In 1990 I returned to Europe to experiment once again with painting. The result was another conceptual leap: solid forms developed holes and the insides of the forms became part of the sculptures, whole figures or torsos gave way to less traditional combinations of body parts and sculptures moved off the ground or plinths and onto the wall. The first works from this time include Gymnast Torso(11) and The Wink(12).

I began exploring the limits of how abstract a work could be and how little anatomy was needed to still convey a sense of the body. I used only the parts of anatomy vital to the movement, i.e., back muscles for a twisting motion as seen in the Discobolus serise, Compression, Torque and Propulsion(13). These works also illustrate my new interest in making series of sculptures, rather than letting one single pose define the action. Taking the next step, I then made sculptures in pieces and assembled them after casting as seen in Four Fractions=Odalisque(14) .

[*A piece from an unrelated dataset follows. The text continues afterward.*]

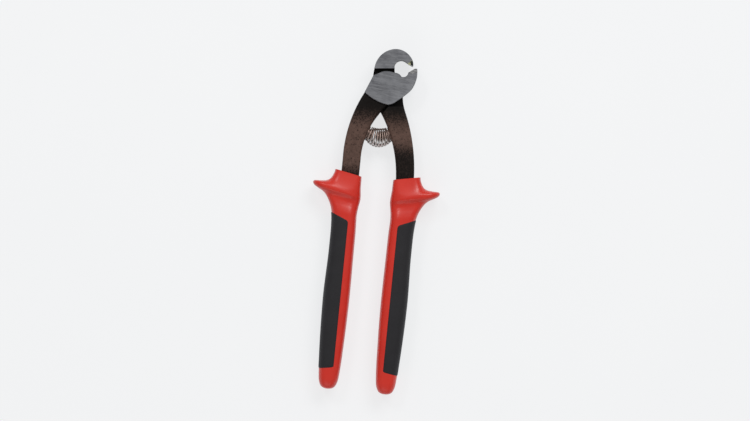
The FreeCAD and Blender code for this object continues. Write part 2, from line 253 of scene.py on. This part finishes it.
def lever_finish(name, brush_turn, reflection_foot):
    """Ground steel on the two flat jaw faces, hammered black paint on everything else.
    A painted warm reflection laid over the paint fades below the given foot, in millimetres from
    the pivot."""
    material, tree, shader = new_finish(name, {"Specular IOR Level": 0.09})
    place = place_of(tree)
    _, y, z = axes(tree, place)
    off_middle = maths(tree, "ABSOLUTE", maths(tree, "SUBTRACT", z, MIDDLE))
    edge = FACE_OUT - BROKEN_EDGE
    ground = ranged(tree, off_middle, edge - PAINT_FADE * MM, edge)
    steel, steel_rough, scratches = ground_steel(tree, place, brush_turn)

    # hammered paint: pebbled and black, with a painted warm reflection half way down the arms
    pebble = grain(tree, place, 1300.0, 2.0, 0.6)
    coarse = grain(tree, place, 420.0, 2.0)
    down = maths(tree, "SUBTRACT", PIVOT.y, y)
    rise = ranged(tree, down, REFLECTION_FROM * MM, REFLECTION_FULL * MM)
    fall = ranged(tree, down, reflection_foot * MM, (reflection_foot + REFLECTION_FADE) * MM, 1.0, 0.12)
    reflection_band = maths(tree, "MULTIPLY", rise, fall)
    raised = maths(tree, "ADD", pebble, maths(tree, "MULTIPLY", reflection_band, 0.2))
    speck = ranged(tree, raised, 0.5, 0.64)
    cover = maths(tree, "ADD", maths(tree, "MULTIPLY", speck, 0.8), 0.2)
    reflection_share = maths(tree, "MULTIPLY", reflection_band, cover)
    reflection_share = maths(tree, "MULTIPLY", reflection_share, ranged(tree, coarse, 0.2, 0.8, 0.7, 1.1))
    black = mixed(tree, pebble, (0.0035, 0.0027, 0.0024), (0.0095, 0.0075, 0.0066))
    # the brown colour mixed in here is painted reflection, not a colour of the paint
    coat = mixed(tree, reflection_share, black, (0.112, 0.067, 0.053))
    coat_rough = ranged(tree, coarse, 0.3, 0.7, 0.34, 0.5)

    normal = add(tree, "Mix", {0: ground, 4: relief(tree, pebble, 0.07 * MM, 0.6), 5: scratches},
                 data_type="VECTOR").outputs[1]
    rough = add(tree, "Mix", {0: ground, 2: coat_rough, 3: steel_rough}).outputs[0]
    paint(tree, shader, mixed(tree, ground, coat, steel), rough, normal, ground)
    return material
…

After regularly exhibiting in Australia and being in group expositions in Paris, in 1999 I completed my first commissioned work in the US. In 2000 I was accepted in Sculpture by the Sea exhibition, an annual, highly competitive and highly visible exhibition along the sea cliffs of Sydney. I suddenly had an expanded audience and found new challenges to my work. I have learned to satisfy site specific issues like courtyard settings vs open ground, or indoors vs outdoor mountings. I find inspiration from the wide range of needs and aspirations of the people interested in sculpture. Examples of the commissioned sculptures are Swish(15) and The Swing(16): see the In-Situ section of this website for their settings.

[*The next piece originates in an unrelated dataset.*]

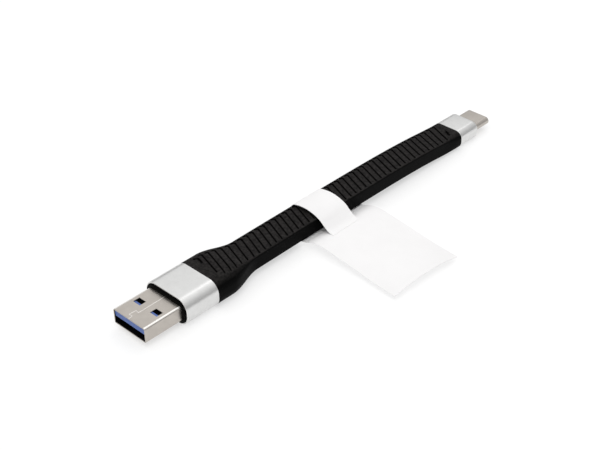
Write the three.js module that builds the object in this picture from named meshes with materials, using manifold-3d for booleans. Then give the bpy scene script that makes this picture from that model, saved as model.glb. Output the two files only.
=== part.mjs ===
// Short flat charging cable: a USB-A 3.x plug and a USB-C plug joined by a flat ribbed strap,
// with a paper flag label round the middle of the strap.
// Millimetres, +Z up. +X runs from the USB-A plug to the USB-C plug, and -Y is the label's side.
// The origin is the middle of the USB-A sleeve's flat underside, which lies on the table at Z = 0.
import * as THREE from 'three';
import { mergeVertices } from 'three/addons/utils/BufferGeometryUtils.js';
import Module from 'manifold-3d';

const wasm = await Module();
wasm.setup();

// ---- driving dimensions ----

const FIT_GAP = 0.1; // clearance between pieces that nest in one another
const CORNER_STEPS = 6; // facets in a quarter-round corner of a plug
const STRAP_CORNER_STEPS = 2; // the same on the strap, which makes a twelve-sided section

// USB-A plug: standard 12.0 x 4.5 shell, 18.75 long, with 12 of it clear of the sleeve
const A_SLEEVE = { length: 10.7, width: 15.4, height: 7.9, radius: 3.3, wall: 0.4 };
const A_SHELL = { length: 18.75, clear: 12, width: 12, height: 4.5, radius: 0.65, wall: 0.3 };
const A_WINDOW = { fromFront: 5.16, length: 2, width: 2.5, centreY: 3.2 };
const A_TONGUE = { recess: 0.3, thickness: 1.84, rearThickness: 0.99, rearWidth: 10.3 };
const A_CARRIER = { blockLength: 6.6, behindWindow: 0.85, notchFloor: 0.15 };
const A_BLADE = { width: 1, thickness: 0.25, length: 16.6, setBack: 1.2 };
const A_SPRING = { width: 0.55, length: 12.8, drop: 0.7 };
const A_BOARD = { length: 6.4, width: 10, thickness: 0.8 };
const A_MOULD = { proud: 0.4, radius: 2.85, tailWidth: 11, tailHeight: 4.4, tailRadius: 1.2, tail: 3.8 };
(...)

At the same time I have explored creating sculptures about emotional themes, across a spectrum from tenderness to rage. To capture a greater intensity of body language I used more defined anatomy, even if very abstract, as can be seen in Denial(18) and Explosion(17), two extremes from my exhibition, Rage & Blues.

In another diversification, I have recently discovered laser cutting/water jet cutting. This gives me more possibilities to easily change size and material. I realized I could also combine many figures to make steel assemblages as seen in Launch(19). This in turn made me consider new ways to treat bronze. In Envelope(20) I used one piece of chicken wire, that I bent and folded then covered in plaster. If you could hammer out the resulting bronze piece, it would return to one flat piece. The same discipline was used for all the pieces in the exhibition Cuts & Folds.

As a total change of pace, I moved to NYC in Sept 2007, but I was immediately caught up in work on a new commission for the biggest sculpture I had ever attempted, Momentum (21--standing 8’ tall) The techniques I used for building the unique wax original was no different than previously but working at this scale did expand my ideas in other ways.

I would love to work on this scale again—I have lots of suitable ideas. But in the meantime I have been working on sculptures on the theme of balance—off balance, counter-balanced, well balanced or struggling for balance, eg Teetering(22) These will be exhibited in May 2010 at the Depot Gallery in Sydney.